I have found that simply giving people the benefit of the doubt and resolving issues privately mostly works.

There's certainly questions about how to deal with social predators or the emotionally immature, but I think that the correct approach is to build off of this principle rather than to reject it.


The legal idea of a reasonable person is not the same thing, they share a similar name only.


CISG (Convention on Contracts for international sale of goods) Article 8/3 has a clause on the reasonable person in the same circumstances.

The article basically states if you can't establish what the other party thinks, and had no way of being aware, you can go on with your business.

In this case, the instruction is written to comp-sci students. I imagine most of them are technical and know how hard it is to try fixing computer-related problems of other people.


Rather, common good is an emergent property of personal gain.
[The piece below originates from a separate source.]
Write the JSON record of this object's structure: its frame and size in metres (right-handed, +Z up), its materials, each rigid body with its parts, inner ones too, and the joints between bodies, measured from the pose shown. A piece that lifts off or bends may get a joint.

People are simply aware that the threads that hold society together benefit themselves the most.


Yep, in the US at least, I consider this a big flaw in the legal system, since "reasonable" people really don't exist in this country. The recent election is proof of this. We need a legal standard that doesn't rely on something that's fictional.


I'd say you just exemplified the problem. While you view the election as proof of unreasonableness of half the voters, I see your outright dismissal as a clear inability to see an opposing view and hence unreasonable.


it's worse than that, the poster doesn't understand what the reasonable person test for law actually is, even though a wiki article on it was posted.


Maybe he didn't dismiss them outright. Maybe he looked at things from their perspective first, analyzed their beliefs and arguments and concluded that they did not make their decision based on facts[1] and rationality.

[1]Unless you count "alternative facts" of course, in which case their viewpoint is just as valid as yours!


In the words of Harlan Ellison, "You are not entitled to your opinion. You are entitled to your informed opinion. No one is entitled to be ignorant."


A reasonable person understands and accepts the wildly different views in a society. They try to find common ground anyway.


There are remarkably few such people in modern American society.